UIN Walisongo Online, Semarang – Lembaga Pusat Penelitian dan Pengabdian Masyarakat (LP2M) bekerja sama dengan KUPI Corner dan American Corner menggelar diskusi ilmiah dengan tema “Stop Sexual Abuse, Save Mental Health” alam rangka Kampanye 16 Hari Antikekerasan terhadap Perempuan. Kegiatan tersebut diselenggarakan di ruang American Corner UIN Walisongo Semarang pada Senin 25 November 2024. Kegiatan diskusi diikuti oleh lebih dari 100 peserta dari unsur dosen serta mahasiswa dari berbagai Fakultas dan organisasi tertentu, seperti UKM An Niswa, Fosia, Lingkar Psikologi FPK, Lembaga Layanan Berbasis Mahasiswa (Lavender dan LSAP). Acara tersebut dibuka oleh Titik Rahmawati, M.Ag. selaku ketua PSGA UIN Walisongo Semarang. Dalam sambutan pembukaanya, ia menyatakan bahwa sexual abuse dan mental health merupakan dua tema yang berkaitan dan sangat penting untuk di diskusikan, sebab riset menunjukkan bahwa angka kekerasan seksual tertinggi berada pada lingkungan pendidikan.
PSGA UIN Walisongo Semarang akan memberikan edukasi dan juga pendampingan terhadap siapapun yang menjadi korban pelecehan seksual, baik pendampingan secara psikologis ataupun secara hukum,” imbuhnya.
Kegiatan ini menghadirkan dua narasumber yakni Vriska Putri R., M.Psi., Psikolog. dari Dinas Kesehatan Provinsi Jawa Tengah dan Dr. Kurnia Muhajarah, M.Ag. Direktur Kupi Corner. Kegiatan diskusi dipandu oleh Abdul Malik, M.Si. dari LP2M UIN Walisongo Semarang.
Pemateri pertama, Vriska Putri, menjelaskan bahwa korban pelecehan seksual tidak hanya tejadi pada perempuan tetapi juga laki laki, hanya saja angka korban pelecehan seksual terhadap perempuan lebih tinggi dibandingkan laki-laki. Ia juga menekankan bahwa sebab terjadinya kekerasan seksual bukanlah kesalahan korban sepenuhnya.
“Seringkali perempuan disalahkan ketika memakai baju ketat ataupun keluar malam, karena dua hal itu dianggap sebagai penyebab mutlak terjadinya kekerasan seksual, padahal banyak perempuan yang memakai pakaian tertutup juga tetap menjadi korban, kejadian ini menunjukkan bahwa kekerasan seksual terjadi bukan sebab baju ketat apalagi perkara sering keluar malam, tetapi memang dari internal pelaku yang tidak bisa menghandle nafsu nya sendiri,” tuturnya.
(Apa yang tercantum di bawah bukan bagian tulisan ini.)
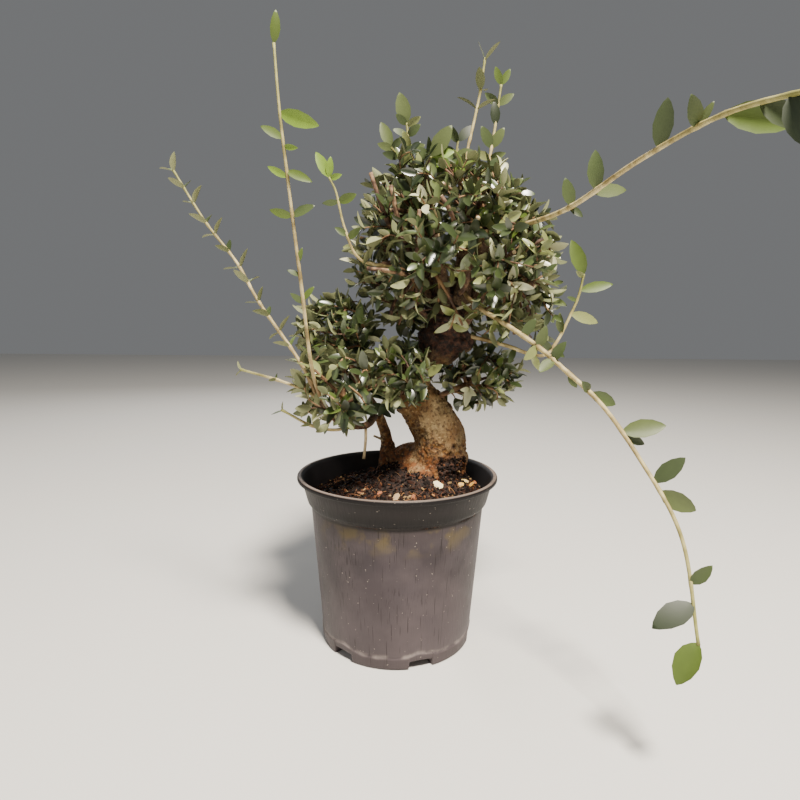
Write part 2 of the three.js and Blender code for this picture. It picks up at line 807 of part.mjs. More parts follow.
// A test that lets a leaf grow only where it fits, crosses nothing that has grown before, and
// crosses no earlier leaf of its own twig
function leafTest(fits, grown) {
  const leaves = [];
  return (leaf) => {
    const blade = fits(leaf) && leafSolid(leaf);
    if (!blade || crosses(blade, grown) || leaves.some((other) => crosses(blade, other))) {
      return false;
    }
    leaves.push(blade);
    return true;
  };
}

// The line of a main twig, from a fork on the stem towards its tip
function mainLine(stem, share, tip, random) {
  const fork = stem.curve.getPointAt(share);
  const bend = at(random() - 0.5, random() - 0.5, random() - 0.3)
    .multiplyScalar(0.2 * tip.distanceTo(fork));
  return twigLine([fork, fork.clone().lerp(tip, 0.5).add(bend), tip], MAIN_RADII);
}

// The line of a side twig, from a fork between two leaf pairs of its main twig
function sideLine(main, direction, tip, random) {
  const around = direction.clone().cross(at(0.1, 0, 1)).normalize()
    .applyAxisAngle(direction, random() * 2 * Math.PI);
  const sideTip = tip.clone().addScaledVector(around, SIDE_REACH).addScaledVector(direction, -4);
  const back = FORKS[Math.floor(FORKS.length * random())];
  const fork = main.curve.getPointAt(1 - Math.min(back / main.curve.getLength(), 0.8));
  return twigLine([fork, fork.clone().lerp(sideTip, 0.5).add(at(0, 0, 1)), sideTip], SIDE_RADII);
}

// A mass grows twig by twig from its stem: a main twig towards each of its directions, and a
// side twig on every second one. A twig joins what has grown if it crosses none of it, which
// would show as more new faces than one fork makes.
function growMass(mass, seed) {
  const inward = mass.foot.clone().sub(mass.seed).normalize();
  const stem = limb([mass.foot.clone().addScaledVector(inward, 1), mass.seed], [2.7, 1.9], 5, 1);
  let grown = limbSolid(stem);
  const fits = (leaf) => leafFits(leaf, mass) && !crosses(leafSolid(leaf), shootWood);
  const joins = (line, places, random) => {
    if (!twigFits(line, mass)) {
      return false;
    }
    const scales = [0, ...places].map(() => 0.88 + 0.24 * random());
    const sizeOf = (i) => ({ length: LEAF_LENGTH * scales[i], width: LEAF_WIDTH * scales[i] });
    const twig = growTwig(line, places, random() * 2 * Math.PI, sizeOf, leafTest(fits, grown));
    const joined = grown.add(twig);
    const clean = joined.numTri() - grown.numTri() - twig.numTri() <= FORK_FACES;
    grown = clean ? joined : grown;
    return clean;
  };
  directionsOf(mass).forEach((direction, i) => {
    const random = seeded(seed * 1000 + i);
    const reach = mass.shape(direction) * (0.7 + 0.14 * random());
    const tip = mass.centre.clone()
      .add(direction.clone().multiply(mass.reach).multiplyScalar(reach));
    const share = 0.35 + 0.6 * ((i * GOLDEN_SHARE) % 1);
    const main = firstTry(
      () => mainLine(stem, share, tip, random),
      (line) => joins(line, MAIN_LEAVES, random),
    );
    if (main && i % 2 === 0) {
      firstTry(
        () => sideLine(main, direction, tip, random),
        (line) => joins(line, SIDE_LEAVES, random),
      );
    }
  });
  return oneBody(grown.subtract(limbs[mass.carrier].clear));
}

// The first of a few tries that works
function firstTry(draw, works) {
  for (let i = 0; i < TWIG_TRIES; i += 1) {
    const found = draw();
    if (works(found)) {
      return found;
    }
  }
  return null;
}

// A long shoot: a twig that grows from its carrier, with leaves where it has left the crown
function growShoot({ name, carrier, path, radii, length, width, spacing }, seed) {
  const random = seeded(seed);
  const line = twigLine(path, radii);
  const total = line.curve.getLength();
  const count = Math.floor(total / spacing);
  const places = Array.from({ length: count }, (_, i) => 4 + i * spacing);
  const scales = [0, ...places].map((_, i) => (i < 2 ? 0.8 : 1) * (0.85 + 0.3 * random()));
  const sizeOf = (i) => ({ length: length * scales[i], width: width * scales[i] });
  const test = leafTest((leaf) => leafProbes(leaf).every((point) => (
    clearOfLimbs(point, LEAF_THICKNESS, `shoot_${name}`)
      && !masses.some((mass) => insideReach(point, mass, -1))
  )), limbs[carrier].clear);
  const shoot = growTwig(line, places, 0.4, sizeOf, test);
  return oneBody(shoot.subtract(limbs[carrier].clear));
}

// The whole tree as a group of named meshes

const group = new THREE.Group();
group.name = 'potted_wild_olive';

function addMesh(name, solid, colour, roughness) {
  const material = new THREE.MeshStandardMaterial({ color: colour, roughness, metalness: 0 });
  const mesh = new THREE.Mesh(toGeometry(solid), material);
  mesh.name = name;
  group.add(mesh);
}

addMesh('pot', pot, COLOURS.pot, 0.6);
addMesh('soil', soil, COLOURS.soil, 0.95);
Object.entries(limbs).forEach(([name, { solid }]) => {
  addMesh(name, solid, name === 'trunk' ? COLOURS.bark : COLOURS.bough, 0.85);
});
masses.forEach((mass, i) => {
  addMesh(`foliage_${mass.name}`, growMass(mass, 101 + i), COLOURS.leaf, 0.55);
});
SHOOTS.forEach((shoot, i) => {
  addMesh(`shoot_${shoot.name}`, growShoot(shoot, 301 + i), COLOURS.shoot, 0.55);
});

export default group;
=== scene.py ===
"""A potted wild olive: its pot, soil, bark, twigs and leaves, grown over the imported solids."""

import bpy
import numpy as np
from mathutils import Matrix, Vector


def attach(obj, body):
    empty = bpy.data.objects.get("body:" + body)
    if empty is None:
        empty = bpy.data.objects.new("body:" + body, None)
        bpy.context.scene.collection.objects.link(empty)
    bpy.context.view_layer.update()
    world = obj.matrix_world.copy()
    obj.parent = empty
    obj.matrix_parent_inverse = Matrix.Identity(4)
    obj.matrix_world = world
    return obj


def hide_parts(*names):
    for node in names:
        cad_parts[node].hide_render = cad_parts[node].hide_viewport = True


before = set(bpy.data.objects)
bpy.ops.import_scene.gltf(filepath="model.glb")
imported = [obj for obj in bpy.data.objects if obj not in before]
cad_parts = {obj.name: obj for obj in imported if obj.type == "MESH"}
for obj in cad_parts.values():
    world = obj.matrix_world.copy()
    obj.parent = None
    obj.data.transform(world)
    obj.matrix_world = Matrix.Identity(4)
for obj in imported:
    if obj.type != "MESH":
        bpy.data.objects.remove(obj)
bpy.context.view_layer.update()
MM = 0.001


# Pot
# A nursery pot, injection moulded in thin black polypropylene that the sun has faded: a
# tapered wall, a stepped collar, a rolled lip, and a foot cut by six arched drainage notches.

RIM_RADIUS = 80 * MM
POT_HEIGHT = 135 * MM
FOOT_RADIUS = 60 * MM
SHOULDER_RADIUS = 69.2 * MM
SHOULDER_HEIGHT = 112 * MM
COLLAR_RADIUS = 76.3 * MM
FOOT_ZONE = 16 * MM
BAND_HEIGHT = 9.6 * MM
BAND_ARCH = 3 * MM
BAND_ARCH_REACH = 11 * MM
BAND_RIPPLE = 0.5 * MM
BAND_STEP = 0.7 * MM
BAND_SLOPE = 0.9 * MM
BAND_EDGE_SPREAD = 1.3 * MM
BAND_EDGE_ABOVE = 0.6 * MM
NOTCHES = 6
NOTCH_PITCH = 2 * np.pi / NOTCHES
NOTCH_FIRST = np.radians(18) - np.pi / 2
NOTCH_WIDTH = 19 * MM
NOTCH_HEIGHT = 6.5 * MM
NOTCH_ARCH = 0.15
NOTCH_DEPTH = 9 * MM
NOTCH_SLOPE = 0.5 * MM
OVAL = 0.003
CORNER_CUT = 1.4 * MM
POT_COLUMNS = 240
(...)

Senada, Kurnia Muhajarah menyatakan bahwa kekerasan seksual bisa terjadi pada relasi antara suami dan istri, bahkan dalam hubungan ‘pacaran’ sekalipun (KDP). Respon sosial dalam menanggapi kasus ini adalah perempuan seringkali disalahkan bahkan oleh sesama perempuan.
“Ketika ada kasus kekerasan seksual, yang terjadi bukanlah women support women, tapi women judge women maka dari itu saya mengajak kalian semua untuk lebih aware dengan sesama manusia khususnya pada diri kita sendiri” jelasnya.
Lebih lanjut, Kurnia Muhajarah juga menjelaskan bahwa Pemotongan dan Pelukaan Genetalia terhadap Perempuan (P2GP) merupakan tradisi yang harus segera dihapuskan, sebab riset menunjukkan khitan terhadap perempuan tidak ada manfaatnya secara medis, justru malah membawa dampak negatif terhadap korban, beda lagi dengan khitan pada laki laki yang jelas mempunyai tujuan secara medis.
“Untuk teman-teman semua yang mungkin menjadi korban dari P2GP, mari potong rantai itu dengan selesai pada diri kalian sendiri. Jangan sampai anak kalian menjadi korban P2GP,” ajaknya.
Febriani Nur Islami salah satu peserta diskusi ilmiah merasa senang sekali dengan adanya diskusi ini. “Sebagai mahasiswa psikologi saya merasa relate sekali dengan isu yang didiskusikan, dengan seminar ini kita bisa belajar terkait intervensi psikologis yang tepat. Mengenai P2GP juga membahas kontroversi dari prespektif medis, sosial dan psikologis, ternyata P2GP juga berdampak negatif terhadap psikologis perempuan, jadi sudah semestinya kita mendukung penghapusan praktik tersebut,” ujarnya.